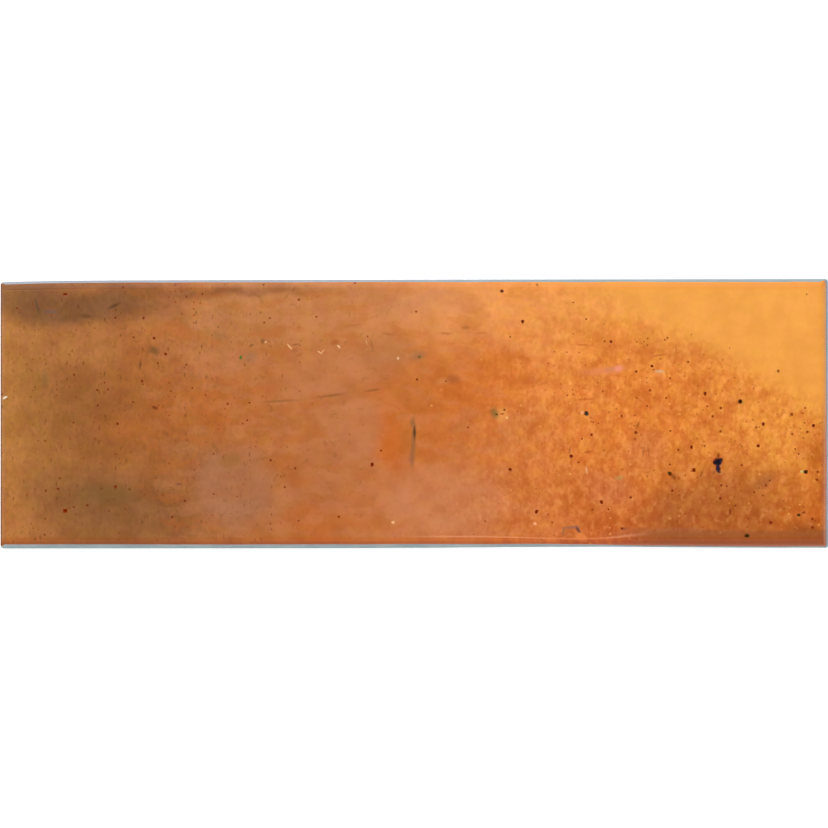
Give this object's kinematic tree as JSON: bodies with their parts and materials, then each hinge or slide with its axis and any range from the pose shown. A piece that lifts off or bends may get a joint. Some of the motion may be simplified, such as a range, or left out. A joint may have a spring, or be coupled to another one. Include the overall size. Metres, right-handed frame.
{
  "type": "glazed ceramic wall tile",
  "caption": "Oblong glazed ceramic wall tile with rounded face edges, sides that lean in to a gently rolling face, and a keyed back.",
  "frame": {"origin": "centre of the back, on the plane that is bonded to the wall", "axes": "+X along the tile, +Y across it, +Z out of the glazed face"},
  "size_m": [0.2, 0.0648, 0.0086],
  "materials": {
    "glazed_ceramic": "glossy mottled amber and brown glaze, fired onto a bare grey body at the sides and back"
  },
  "bodies": {
    "root": {"wall_tile": "glazed_ceramic"}
  },
  "joints": []
}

* [WHAT YOU ARE ASKED TO DO] Pick out the lines above containing the word "materials", then copy them.

* [ANSWER TO THIS TASK]
Give this object's kinematic tree as JSON: bodies with their parts and materials, then each hinge or slide with its axis and any range from the pose shown. A piece that lifts off or bends may get a joint. Some of the motion may be simplified, such as a range, or left out. A joint may have a spring, or be coupled to another one. Include the overall size. Metres, right-handed frame.
  "materials": {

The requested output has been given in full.